Sashoya Simpson

Sashoya Simpson is an Afro-Jamaican multidisciplinary creative spanning producing, creative writing, and oral storytelling, alongside being a cultural leader and theatre interventionist whose work reimagines Caribbean ancestral narratives within a contemporary framework. She’s the award recipient of the ArtReach Pitch Contest (2016), an Emerging Arts Finalist for the Premier’s Awards for Excellence in the Arts (2017), a Siminovitch Playwright Protégé Finalist (2023), and her work has been shortlisted in the CANSCAIP Writing for Children Competition (2023). She’s the founder of The Walking Griot collective, a space designed specifically for young Black audiences where they engage with stories rooted in their cultural mythology, Caribbean knowledge systems, and embodied experiences.

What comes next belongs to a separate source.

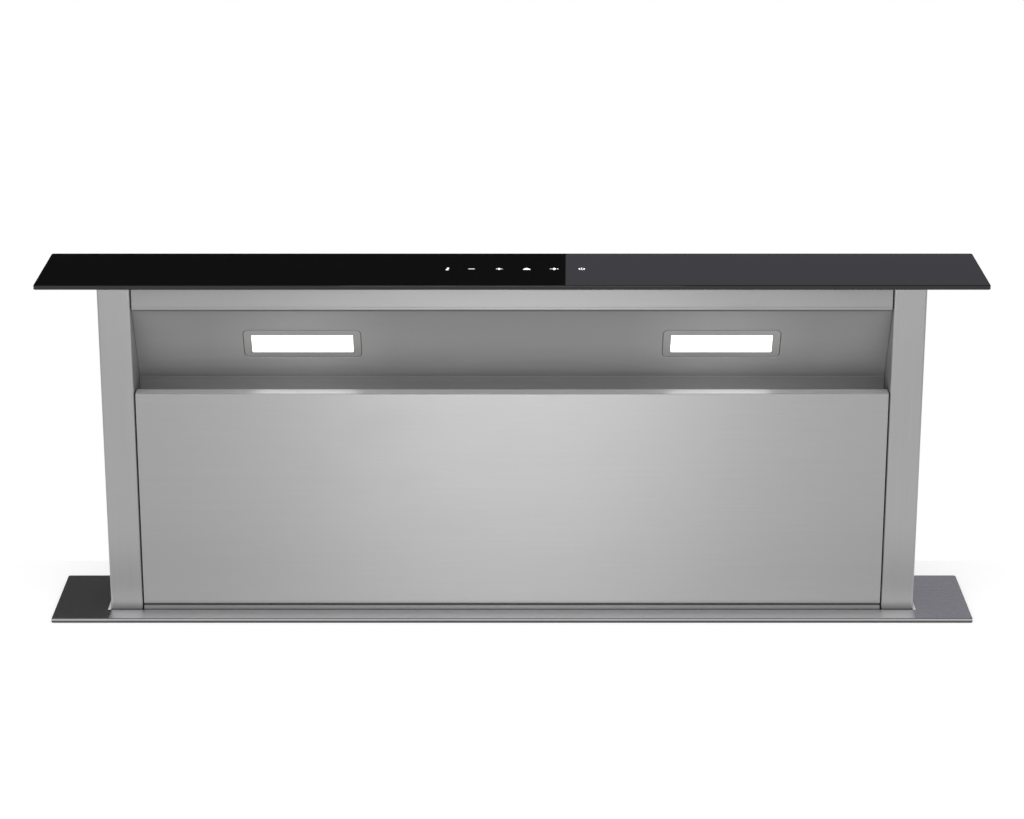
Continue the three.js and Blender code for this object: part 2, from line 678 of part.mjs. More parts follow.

Her stage play, LULU, recently won the Patron’s Pick Award at the Toronto Fringe Festival (2025), and her debut children’s picture book, The Instrument Maker, is forthcoming in 2027 (Annick Press). In addition, her screenwriting debut short film, A Quiet Morning, is forthcoming soon. She’s currently the Associate Artistic Director of the Watah Theatre and the Black Theatre School, and is the 2025 recipient of the Toronto Arts Foundation Che Kothari Artist and Instigator Award (2025) as well as a Johanna Metcalf Performing Arts Prizes Protégé (2025).